From:           "Hamid R. Jahanjou" <[EMAIL PROTECTED]>
To:             [EMAIL PROTECTED]
Subject:                [PATCH] VM: Implements the swap-out page-clustering 
technique
Date:           Thu, 04 Sep 2008 15:34:30 +0330
Message-ID:             <[EMAIL PROTECTED]>
Archive-link:           Article, Thread


From: Hamid R. Jahanjou

Implements the idea of swap-out page clustering from *BSD for
Linux. Each time a candidate page is to be swapped out,
virtually-nearby pages are scanned to find eligible pages to be
swapped out too as a cluster.

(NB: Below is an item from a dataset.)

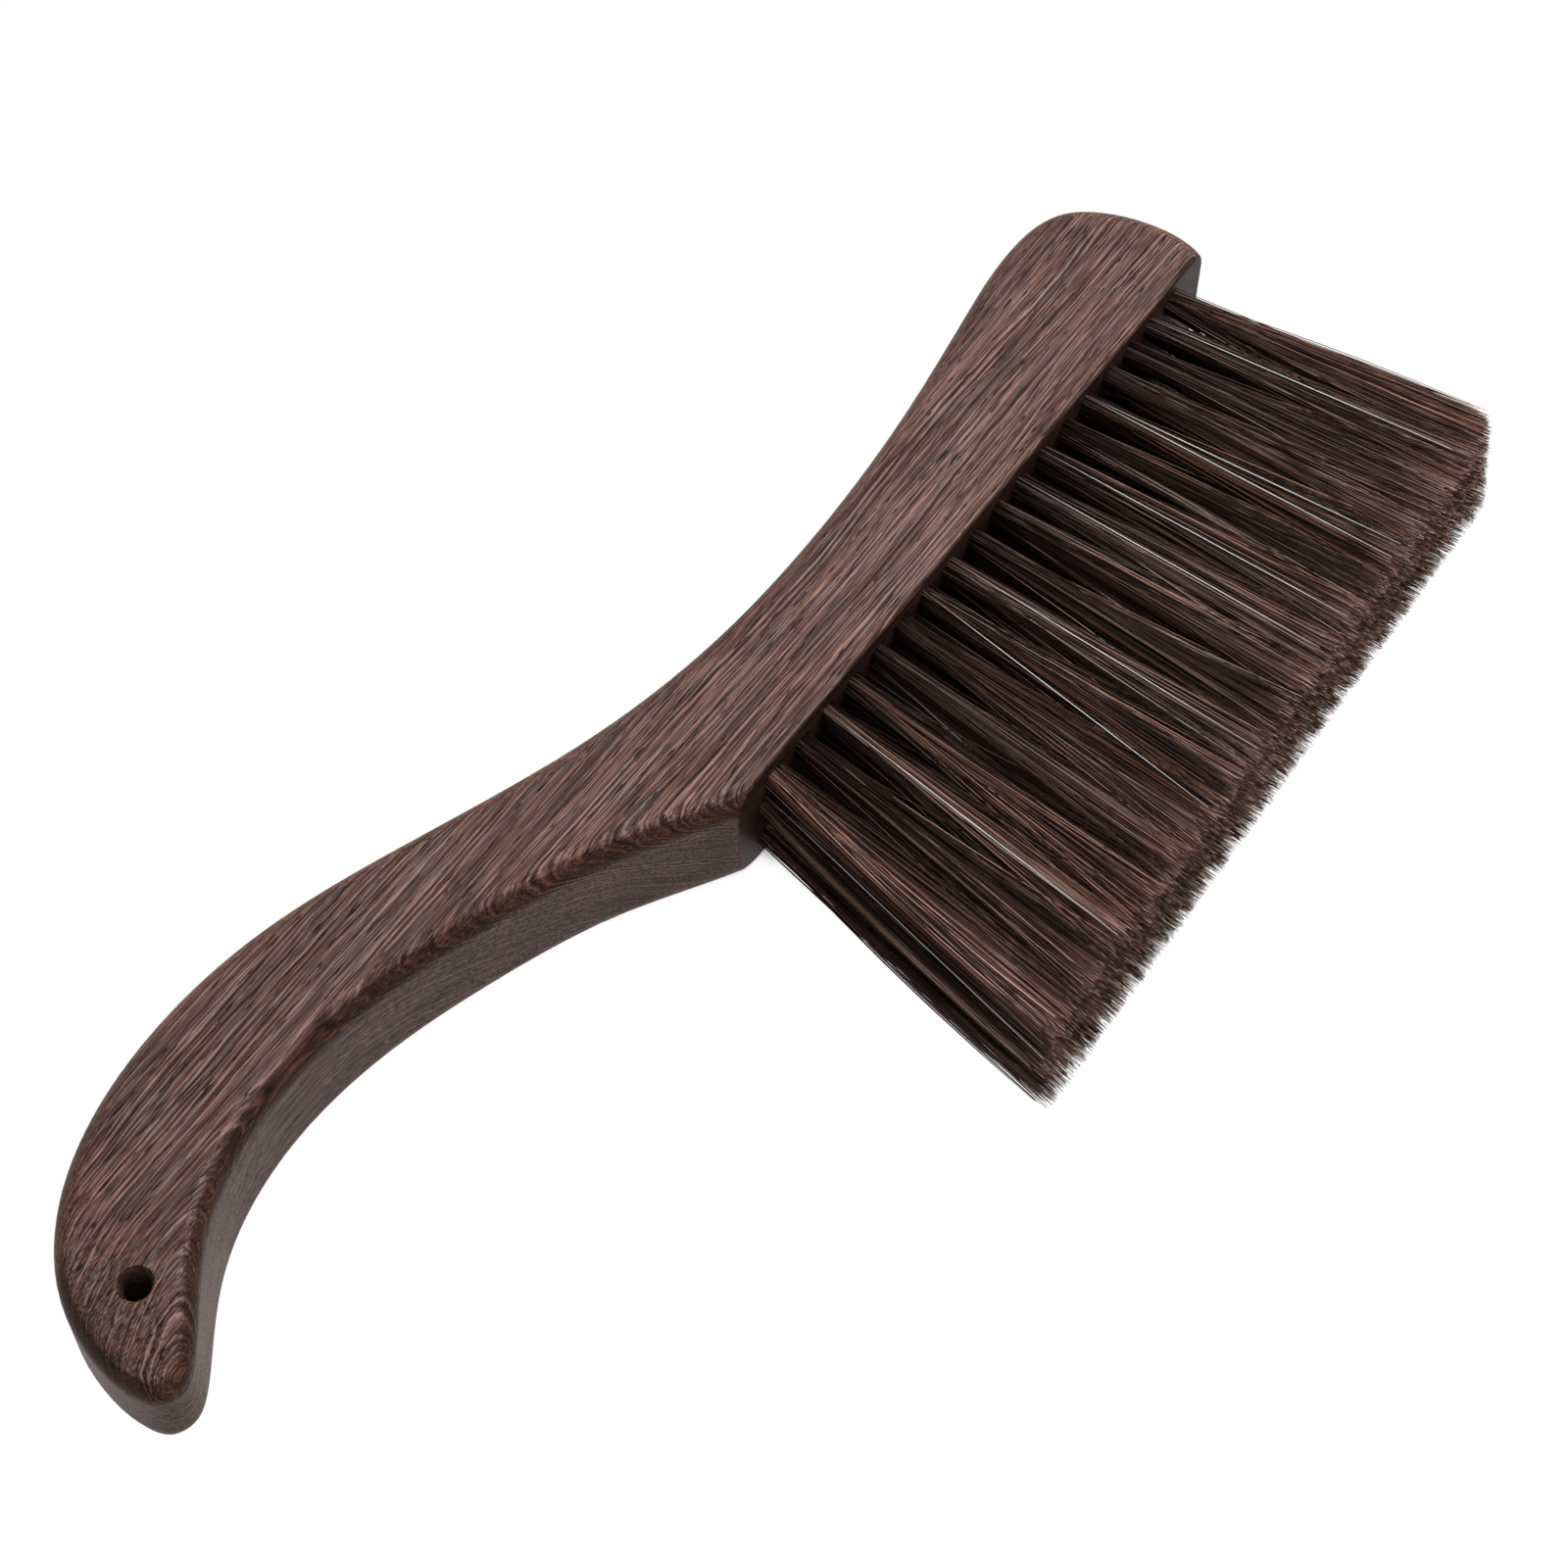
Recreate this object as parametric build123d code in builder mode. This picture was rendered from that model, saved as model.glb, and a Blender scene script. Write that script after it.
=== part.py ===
from build123d import *
import os
from math import radians, tan

# Neck duster brush: an S-shaped hardwood handle block, cut from one plank, with four staggered
# rows of round filament tufts set in blind drilled holes along its long narrow face.
# Drawing datum: x runs along the tuft rows from the first column towards the butt, y runs out of
# the bristle face along the filaments, and z = 0 is the flat back face that the brush lies on.

# ---- driving dimensions, millimetres ----
plank_thickness = 25.0
edge_radius = 4.5
bristle_edge_radius = 1.0
bristle_face_y = -0.7

# Towards the butt both broad faces fall away on long arcs, so the end of the handle is domed.
dome_start_x = 280.0
dome_radius = 80.0
dome_sweep = 26.0

# Rows 1 to 4 run from the front face to the back face. Rows 1 and 3 are plain rows; rows 2 and 4
# start about half a pitch nearer the head end and hold one tuft more.
tuft_rows = 4
row_pitch = 5.0
plain_row = {"tufts": 18, "first_x": 3.1, "last_x": 145.9, "first_tip_x": -0.9, "last_tip_x": 159.4}
offset_row = {"tufts": 19, "first_x": -1.1, "last_x": 148.1, "first_tip_x": -3.9, "last_tip_x": 162.2}
hole_diameter = 4.9
hole_depth = 13.0
drill_point_angle = 118.0

bristle_length = 72.8
tip_row_pitch = 5.2
hole_gap = 0.05
collar_height = 12.0
collar_width = 5.6
middle_height = 38.0
middle_width = 7.6
tuft_thickness = 4.8
tip_thickness = 5.0
tip_width = 8.6

# The tufts at the ends of a row also spread out over their free side, and the filaments are
# trimmed on a slight slope, shortest in the front row.
head_end_spread = 0.8
heel_end_spread = 3.1
trim_step = 0.7

anchor_thickness = 0.35
anchor_height = 1.6
anchor_bite = 0.35
anchor_floor = 1.2

hang_hole_diameter = 5.6
hang_hole_x = 291.3
hang_hole_y = -28.2
hang_hole_rim = 0.4

# ---- plan outline of the plank, one closed smooth curve ----
# The first and last points carry the curve past the bristle face, which is planed flat afterwards.
heel = [(130.0, 9.0), (147.0, 5.0), (157.0, 0.0)]
underside = [(178.8, -13.5), (201.7, -23.3), (226.7, -30.6), (248.0, -32.6), (263.9, -30.5), (278.0, -25.0)]
hook_tip = [(290.0, -16.8), (294.4, -13.7), (299.2, -11.8), (303.6, -13.4)]
butt = [(305.2, -18.1), (304.2, -27.5), (299.0, -39.0), (289.5, -48.0), (273.0, -55.5)]
back = [(252.0, -58.5), (228.0, -56.3), (199.9, -47.5), (159.9, -33.1), (130.0, -27.2)]
back_of_head = [(96.0, -25.9), (60.0, -28.5), (30.0, -32.9), (10.0, -34.8)]
head_end = [(-3.7, -31.3), (-9.7, -22.5), (-11.9, -12.5), (-11.2, -4.2)]
beyond_face = [(-6.0, 4.0), (4.0, 8.5), (20.0, 9.5), (75.0, 9.5)]

# ---- centre of the plan, which becomes the part's origin ----
head_end_x = -12.0
butt_end_x = 305.4
back_y = -58.5
centre_x = (head_end_x + butt_end_x) / 2
centre_y = (back_y + bristle_length) / 2

datum = Plane(origin=(-centre_x, -centre_y, 0))
from_base = (Align.CENTER, Align.CENTER, Align.MIN)
side_view = Plane(origin=(-centre_x, -centre_y, 0), x_dir=(1, 0, 0), z_dir=(0, -1, 0))


def across(x, y, z):
    """A plane square to the filaments, centred on a point of the drawing datum."""
    return Plane(origin=(x - centre_x, y - centre_y, z), x_dir=(1, 0, 0), z_dir=(0, 1, 0))


def into_block(x, y, z):
    """The same plane turned to face the other way, for drilling down from the bristle face."""
    return Plane(origin=(x - centre_x, y - centre_y, z), x_dir=(1, 0, 0), z_dir=(0, -1, 0))


def row_height(row, pitch):
    """Height of a row above the back face; row 0 is nearest the front face."""
    return plank_thickness / 2 + ((tuft_rows - 1) / 2 - row) * pitch


def row_layout(row):
    return offset_row if row % 2 == 1 else plain_row


def spaced(layout, first, last, column):
    """Even spacing between a row's first and last tufts."""
    return layout[first] + (layout[last] - layout[first]) * column / (layout["tufts"] - 1)


def root_x(row, column):
    return spaced(row_layout(row), "first_x", "last_x", column)


def tuft_centre(row, column, y):
    """Where a tuft's axis is at height y: a straight line from its hole to its tip."""
    share = y / bristle_length
    x = root_x(row, column)
    tip_x = spaced(row_layout(row), "first_tip_x", "last_tip_x", column)
    z = row_height(row, row_pitch)
    tip_z = row_height(row, tip_row_pitch)
    return x + (tip_x - x) * share, z + (tip_z - z) * share


def free_spread(row, column, y):
    """How far an end tuft spreads past its usual edge at height y: negative is towards the head end."""
    share = y / bristle_length
    swell = share * (2 - share)
    if column == 0:
        return -head_end_spread * swell
    if column == row_layout(row)["tufts"] - 1:
        return heel_end_spread * swell
    return 0.0


def trimmed_length(row):
    return bristle_length - (tuft_rows - 1 - row) * trim_step


holes = []
for row in range(tuft_rows):
    for column in range(row_layout(row)["tufts"]):
        holes.append((row, column))

hole_places = [(root_x(row, column), row_height(row, row_pitch)) for row, column in holes]

os.makedirs("parts", exist_ok=True)

# ---- handle block: sawn outline, domed butt, rounded edges, planed bristle face, drilled ----
drill_point_height = hole_diameter / 2 / tan(radians(drill_point_angle / 2))
anchor_width = hole_diameter + 2 * anchor_bite
anchor_y = bristle_face_y - hole_depth + anchor_floor

with BuildPart() as handle_block:
    with BuildSketch(datum):
        with BuildLine():
            Spline(heel + underside + hook_tip + butt + back + back_of_head + head_end + beyond_face, periodic=True)
        make_face()
    extrude(amount=plank_thickness)
    with BuildSketch(side_view):
        with BuildLine():
            floor_line = Line((head_end_x - 20, 0), (dome_start_x, 0))
            lower_arc = JernArc(floor_line @ 1, floor_line % 1, dome_radius, dome_sweep)
            upper_line = Line((head_end_x - 20, plank_thickness), (dome_start_x, plank_thickness))
            upper_arc = JernArc(upper_line @ 1, upper_line % 1, dome_radius, -dome_sweep)
            Line(lower_arc @ 1, upper_arc @ 1)
            Line(floor_line @ 0, upper_line @ 0)
        make_face()
    extrude(amount=200, both=True, mode=Mode.INTERSECT)
    wall = handle_block.faces().filter_by(lambda face: face.geom_type not in (GeomType.PLANE, GeomType.CYLINDER))
    fillet(wall.edges(), edge_radius)
    split(bisect_by=Plane(origin=(0, bristle_face_y - centre_y, 0), x_dir=(1, 0, 0), z_dir=(0, -1, 0)))
    bristle_face = handle_block.faces().filter_by(Axis.Y).sort_by(Axis.Y)[-1]
    fillet(bristle_face.edges(), bristle_edge_radius)

    # Blind holes for the tufts, with drill points, and the pockets the anchor plates bite into.
    with Locations([into_block(x, bristle_face_y, z) for x, z in hole_places]):
        Cylinder(hole_diameter / 2, hole_depth, align=from_base, mode=Mode.SUBTRACT)
    with Locations([into_block(x, bristle_face_y - hole_depth, z) for x, z in hole_places]):
        Cone(hole_diameter / 2, 0, drill_point_height, align=from_base, mode=Mode.SUBTRACT)
    with Locations([across(x, anchor_y, z) for x, z in hole_places]):
        Box(anchor_width, anchor_thickness, anchor_height, align=from_base, mode=Mode.SUBTRACT)

    # Hanging hole near the butt, its rims broken by a small chamfer.
    with BuildSketch(datum):
        with Locations((hang_hole_x, hang_hole_y)):
            Circle(hang_hole_diameter / 2)
    extrude(amount=plank_thickness, mode=Mode.SUBTRACT)
    bores = handle_block.faces().filter_by(GeomType.CYLINDER)
    hang_hole = bores.filter_by(lambda face: abs(face.radius - hang_hole_diameter / 2) < 0.01)
    hole_rims = hang_hole.edges().filter_by(lambda edge: edge.geom_type != GeomType.LINE)
    chamfer(hole_rims, hang_hole_rim)

handle_block.part.label = "handle_block"
export_step(handle_block.part, "parts/handle_block.step")

# ---- wire anchors: one small flat plate across the bottom of every hole ----
with BuildPart() as wire_anchors:
    with Locations([across(x, anchor_y, z) for x, z in hole_places]):
        Box(anchor_width, anchor_thickness, anchor_height, align=from_base)

wire_anchors.part.label = "wire_anchors"
export_step(wire_anchors.part, "parts/wire_anchors.step")

# ---- filament tufts: columns are numbered from the head end; each node holds two rows' tufts ----
# A tuft is folded over its anchor: a round shank fills the hole, then it widens and leans.
shank = hole_diameter / 2 - hole_gap
flare = [
    (bristle_face_y, 2 * shank, 2 * shank),
    (collar_height, collar_width, tuft_thickness),
    (middle_height, middle_width, tuft_thickness),
    (bristle_length, tip_width, tip_thickness),
]
for side, side_rows in (("front", (0, 1)), ("back", (2, 3))):
    for column in range(offset_row["tufts"]):
        name = f"{side}_tufts_{column + 1:02d}"
        with BuildPart() as tufts:
            for row in side_rows:
                if (row, column) not in holes:
                    continue
                x = root_x(row, column)
                z = row_height(row, row_pitch)
                with Locations(into_block(x, bristle_face_y, z)):
                    Cylinder(shank, hole_depth, align=from_base)
                for level, width, thickness in flare:
                    y = min(level, trimmed_length(row))
                    centre, height = tuft_centre(row, column, max(y, 0))
                    spread = free_spread(row, column, max(y, 0))
                    with BuildSketch(across(centre + spread / 2, y, height)):
                        Ellipse((width + abs(spread)) / 2, thickness / 2)
                loft()
                with Locations(across(x, anchor_y, z)):
                    Box(anchor_width, anchor_thickness, anchor_height, align=from_base, mode=Mode.SUBTRACT)
        tufts.part.label = name
        export_step(tufts.part, f"parts/{name}.step")
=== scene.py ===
"""Looks of a neck duster brush: a dark hardwood handle and long soft filaments.

Every piece is made in the part's own frame, in metres: +X runs along the tuft rows towards the
butt of the handle, +Y out of the bristle face, and the back face lies on z = 0.
"""

import math

import bpy
from bpy.props import (
    FloatProperty,
    FloatVectorProperty,
    IntProperty,
    PointerProperty,
)
from mathutils import Matrix, Vector


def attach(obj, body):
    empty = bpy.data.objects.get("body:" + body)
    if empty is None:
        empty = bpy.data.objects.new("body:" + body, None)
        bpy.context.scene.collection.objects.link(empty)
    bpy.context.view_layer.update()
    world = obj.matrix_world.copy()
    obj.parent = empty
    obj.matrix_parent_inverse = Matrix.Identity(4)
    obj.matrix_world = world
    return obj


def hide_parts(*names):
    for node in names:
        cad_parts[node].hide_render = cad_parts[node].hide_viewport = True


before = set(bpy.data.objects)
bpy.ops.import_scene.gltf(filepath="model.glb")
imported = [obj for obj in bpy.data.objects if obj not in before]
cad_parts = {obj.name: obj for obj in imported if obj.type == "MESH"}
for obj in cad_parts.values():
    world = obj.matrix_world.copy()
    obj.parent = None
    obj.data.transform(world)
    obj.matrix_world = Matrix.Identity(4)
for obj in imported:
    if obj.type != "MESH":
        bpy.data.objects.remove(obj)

bl_info = {
    "name": "Neck Duster Brush",
    "version": (1, 0, 0),
    "blender": (4, 5, 0),
    "location": "3D View > Sidebar > Duster",
    "description": "Adds the finished looks of a neck duster brush to its packed part",
    "category": "Add Mesh",
}

MM = 0.001
BODY = "root"

# Plan position of the drawing datum's origin in the part's frame, in millimetres.
DATUM_X = -146.7
DATUM_Y = -7.15

# Where the first and last tufts of a row stand and lean to, in millimetres along x.
PLAIN_ROW = {"root": (3.1, 145.9), "tip": (-0.9, 159.4), "tufts": 18}
OFFSET_ROW = {"root": (-1.1, 148.1), "tip": (-3.9, 162.2), "tufts": 19}
BRISTLE_FACE_Y = -0.7
BANK_TUFTS = 37
TUFTS_PER_PIECE = 8
FILAMENTS_PER_LOCK = 6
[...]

This technique increases the likelihood of
bringing in related data on a page fault and decreases swap space
fragmentation in the long run. Currently, Linux searches only
physically-nearby pages which is not optimal since, over time, physically-
adjacent pages may become unrelated.

The code can be statically tuned. No benchmarks. I'm not sure whether
the added complexity is acceptable.

Signed-off-by: Hamid R. Jahanjou <[EMAIL PROTECTED]>
---

diff -uprN -X linux-2.6.26.1-vanilla/Documentation/dontdiff
linux-2.6.26.1-vanilla/include/linux/pageout_clustering.h
linux-2.6.26.1HJ/include/linux/pageout_clustering.h
--- linux-2.6.26.1-vanilla/include/linux/pageout_clustering.h   1970-01-01
03:30:00.000000000 +0330
+++ linux-2.6.26.1HJ/include/linux/pageout_clustering.h 2008-08-28
20:19:52.000000000 +0330
@@ -0,0 +1,12 @@
+#ifndef PAGEOUT_CLUSTERING_H_
+#define PAGEOUT_CLUSTERING_H_
+
+#include<linux/list.h>
+#define INITIAL_CLUSTER_SCAN_RANGE 4
+#define HALF_PAGEOUT_CLUSTER_SIZE 8      /* default number of pages
to be clustered
+                                         * on either side of a given page */
+
+int try_to_cluster(struct page *, struct list_head *,
+                  struct list_head *, int, int);
+
+#endif
diff -uprN -X linux-2.6.26.1-vanilla/Documentation/dontdiff
linux-2.6.26.1-vanilla/include/linux/rmap.h
linux-2.6.26.1HJ/include/linux/rmap.h
--- linux-2.6.26.1-vanilla/include/linux/rmap.h 2008-08-02
02:28:24.000000000 +0330
+++ linux-2.6.26.1HJ/include/linux/rmap.h       2008-08-28 20:19:52.000000000 
+0330
@@ -102,6 +102,12 @@ pte_t *page_check_address(struct page *,
 unsigned long page_address_in_vma(struct page *, struct vm_area_struct *);

 /*
+ * Used by pageout clustering
+ */
+struct anon_vma *page_lock_anon_vma(struct page *);
+void page_unlock_anon_vma(struct anon_vma *);
+
+/*
  * Cleans the PTEs of shared mappings.
  * (and since clean PTEs should also be readonly, write protects them too)
  *
diff -uprN -X linux-2.6.26.1-vanilla/Documentation/dontdiff
linux-2.6.26.1-vanilla/mm/Makefile linux-2.6.26.1HJ/mm/Makefile
--- linux-2.6.26.1-vanilla/mm/Makefile  2008-08-02 02:28:24.000000000 +0330
+++ linux-2.6.26.1HJ/mm/Makefile        2008-08-28 20:19:52.000000000 +0330
@@ -9,9 +9,9 @@ mmu-$(CONFIG_MMU)       := fremap.o highmem.o

 obj-y                  := bootmem.o filemap.o mempool.o oom_kill.o fadvise.o \
                           maccess.o page_alloc.o page-writeback.o pdflush.o \
-                          readahead.o swap.o truncate.o vmscan.o \
-                          prio_tree.o util.o mmzone.o vmstat.o backing-dev.o \
-                          page_isolation.o $(mmu-y)
+                          readahead.o swap.o truncate.o pageout_clustering.o \
+                          vmscan.o prio_tree.o util.o mmzone.o vmstat.o \
+                           backing-dev.o page_isolation.o $(mmu-y)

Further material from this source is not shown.